## Job
Pull out the lines from the line containing "left_shell();" through the line containing "points = [vertex.co", both lines included, and copy them exactly.

## Record set
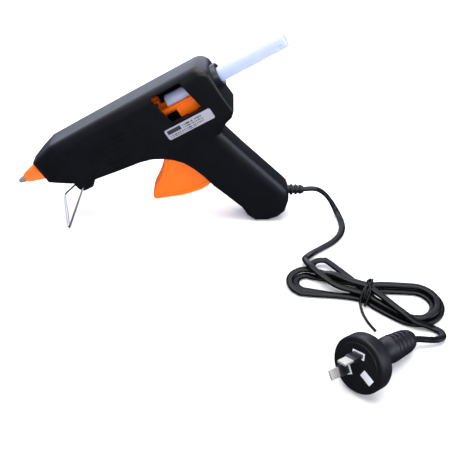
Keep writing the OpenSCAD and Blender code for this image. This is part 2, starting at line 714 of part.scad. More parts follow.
module plug_pins() {
    color("#c7c8cc") in_plug() at_pins() translate([-pin_len, -pin_t / 2, -pin_w / 2]) cube([pin_len + 7.9, pin_t, pin_w]);
}
module pin_sleeves() {
    color("#17181c") in_plug() at_pins() difference() {
        translate([-9, -pin_t / 2 - 0.5, -pin_w / 2 - 0.5]) cube([9, pin_t + 1, pin_w + 1]);
        translate([-10, -pin_t / 2 - 0.02, -pin_w / 2 - 0.02]) cube([12, pin_t + 0.04, pin_w + 0.04]);
    }
}

left_shell();
right_shell();
shell_screws();
rating_label();
nozzle_tip();
nozzle_sleeve();
melt_chamber();
ptc_heater();
heater_electrodes();
heater_clip();
inlet_sleeve();
sleeve_clamp();
pusher_carriage();
gripper_jaw();
jaw_pin();
trigger();
trigger_pin();
return_spring();
stick_guide();
glue_stick();
wire_stand();
cord_clamp();
clamp_screws();
live_wire();
neutral_wire();
wire_sleeves();
strain_relief();
cord_lead();
cord_hank();
cord_tail();
cord_tie();
plug_body();
plug_insert();
plug_pins();
pin_sleeves();
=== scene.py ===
"""Looks of a pistol-shaped hot-melt glue gun: moulded shells, trigger, nozzle, stick, stand, flex and plug.

Pieces are modelled in millimetres in one of two working frames, along the barrel or on the bench, and are
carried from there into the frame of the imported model.
"""
from __future__ import annotations

import json
import logging
import math
from dataclasses import dataclass, field
from enum import Enum
from typing import Callable, Iterable, Sequence

import bmesh
import bpy
from mathutils import Matrix, Vector


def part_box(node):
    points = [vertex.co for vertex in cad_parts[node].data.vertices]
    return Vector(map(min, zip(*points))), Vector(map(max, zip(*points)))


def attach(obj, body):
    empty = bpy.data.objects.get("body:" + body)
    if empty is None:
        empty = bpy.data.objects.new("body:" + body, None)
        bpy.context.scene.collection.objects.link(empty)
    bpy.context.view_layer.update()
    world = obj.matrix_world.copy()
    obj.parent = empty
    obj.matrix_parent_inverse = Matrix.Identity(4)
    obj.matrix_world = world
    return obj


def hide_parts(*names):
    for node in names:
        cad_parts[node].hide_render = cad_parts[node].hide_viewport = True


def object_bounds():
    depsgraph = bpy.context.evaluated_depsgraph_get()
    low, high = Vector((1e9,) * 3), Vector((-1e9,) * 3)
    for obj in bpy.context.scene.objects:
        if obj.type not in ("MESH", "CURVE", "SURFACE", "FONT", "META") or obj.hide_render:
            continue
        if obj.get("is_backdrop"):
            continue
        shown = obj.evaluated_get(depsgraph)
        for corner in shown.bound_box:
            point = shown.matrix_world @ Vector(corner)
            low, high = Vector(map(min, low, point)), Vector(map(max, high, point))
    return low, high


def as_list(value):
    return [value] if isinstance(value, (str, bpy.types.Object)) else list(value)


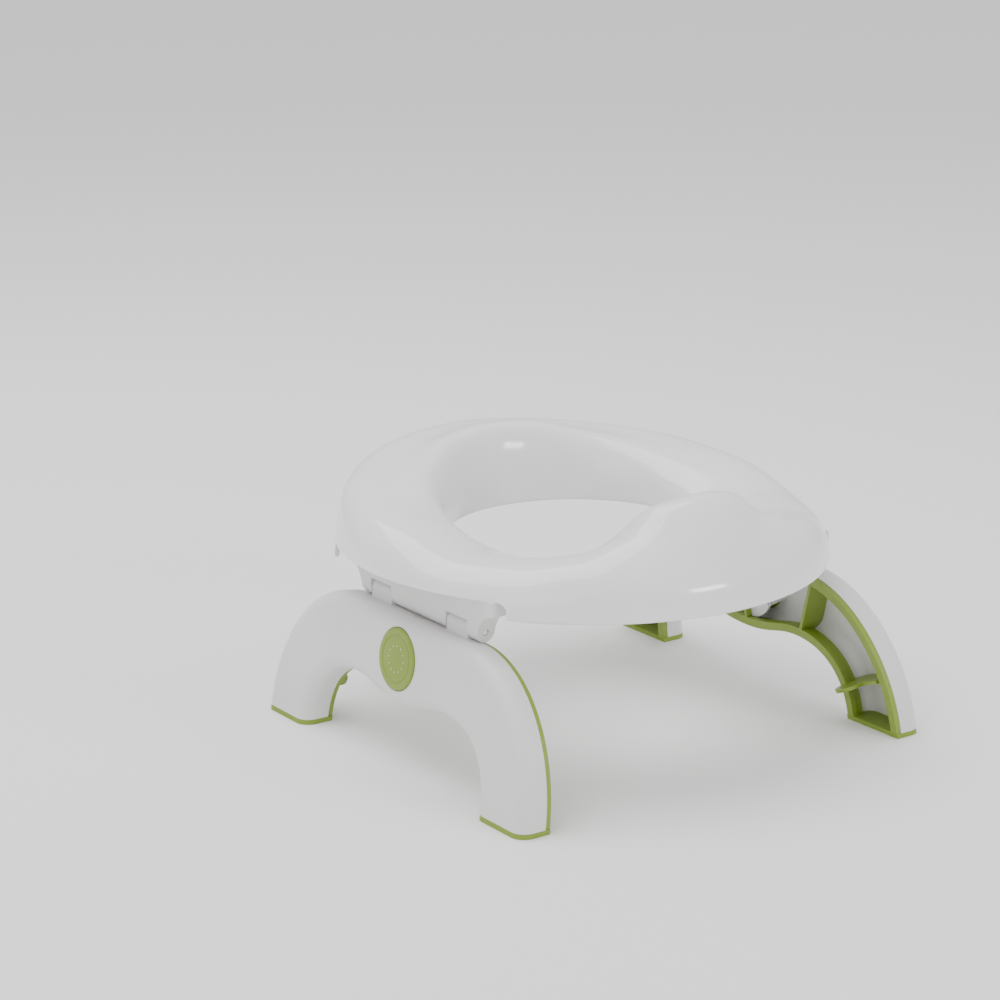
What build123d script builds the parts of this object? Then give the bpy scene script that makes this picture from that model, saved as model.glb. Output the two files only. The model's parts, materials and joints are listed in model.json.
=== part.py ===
"""Folding two-in-one potty seat: a contoured seat ring on two leg units that hinge under its sides.

+Z is up, the floor is z = 0 and the splash guard points to -Y.  The origin is on the floor under
the middle of the seat ring.  All sizes are in millimetres.  Each leg unit is drawn once, in a flat
frame of its own (along the hinge, up the leg, outward), and is stood on its hinge line and mirrored.
"""
from build123d import *
from math import atan2, cos, degrees, pi, radians, sin, sqrt
import os

# ------------------------------------------------------------------ seat ring
SEAT_HALF_X = 151.0           # half width of the skirt's bottom edge, side to side
SEAT_HALF_Y = 158.0           # half length of the skirt's bottom edge, front to back
SKIRT_BOTTOM_Z = 110.0        # height of the skirt's bottom edge above the floor
SEAT_WALL = 3.0               # wall of the moulded ring
HOLE_RADIUS = 79.0            # the opening at the bottom of its inner wall
HOLE_CENTRE_Y = 7.0           # the opening sits a little behind the middle
HOLE_EDGE_Z = 118.0           # bottom of the inner wall
SHOULDER_INSET = 9.0          # how far the outer shoulder stands in from the skirt

# The rim, by angle from the front: how far its lip stands out from the opening, the lip's height,
# the height of the brim behind it, and the height of the outer shoulder.
RIM_KEYS = (
    (0.0, 52.0, 171.0, 162.0, 137.0),
    (12.0, 49.0, 167.0, 158.0, 137.0),
    (24.0, 36.0, 147.0, 151.0, 138.0),
    (36.0, 18.0, 130.0, 140.0, 136.0),
    (50.0, 12.0, 128.0, 136.0, 131.0),
    (65.0, 12.0, 130.0, 136.0, 131.0),
    (90.0, 12.0, 139.0, 146.0, 140.0),
    (120.0, 12.0, 151.0, 153.0, 149.0),
    (145.0, 12.0, 160.0, 159.0, 154.0),
    (160.0, 12.0, 166.0, 163.0, 157.0),
    (180.0, 13.0, 168.0, 165.0, 159.0),
)
SECTION_STEP = 7.5            # degrees between the sections that the ring is lofted through

# ------------------------------------------------------------------ seat base
BASE_Z = 120.0                # underside of the plate that closes the ring
BASE_THICKNESS = 2.5
BASE_GAP = 3.6                # clearance between the plate's edges and the ring's sloping walls
BOSS_RADIUS = 4.5
BOSS_ANGLES = (35.0, 72.0, 108.0, 145.0, 215.0, 270.0, 325.0)
BOSS_OFFSET = 28.0            # from the opening's edge to the screw bosses
SCREW_RADIUS = 1.5
SCREW_HEAD_RADIUS = 3.4
SCREW_HEAD_HEIGHT = 1.8
SCREW_LENGTH = 10.0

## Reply
left_shell();
right_shell();
shell_screws();
rating_label();
nozzle_tip();
nozzle_sleeve();
melt_chamber();
ptc_heater();
heater_electrodes();
heater_clip();
inlet_sleeve();
sleeve_clamp();
pusher_carriage();
gripper_jaw();
jaw_pin();
trigger();
trigger_pin();
return_spring();
stick_guide();
glue_stick();
wire_stand();
cord_clamp();
clamp_screws();
live_wire();
neutral_wire();
wire_sleeves();
strain_relief();
cord_lead();
cord_hank();
cord_tail();
cord_tie();
plug_body();
plug_insert();
plug_pins();
pin_sleeves();
=== scene.py ===
"""Looks of a pistol-shaped hot-melt glue gun: moulded shells, trigger, nozzle, stick, stand, flex and plug.

Pieces are modelled in millimetres in one of two working frames, along the barrel or on the bench, and are
carried from there into the frame of the imported model.
"""
from __future__ import annotations

import json
import logging
import math
from dataclasses import dataclass, field
from enum import Enum
from typing import Callable, Iterable, Sequence

import bmesh
import bpy
from mathutils import Matrix, Vector


def part_box(node):
    points = [vertex.co for vertex in cad_parts[node].data.vertices]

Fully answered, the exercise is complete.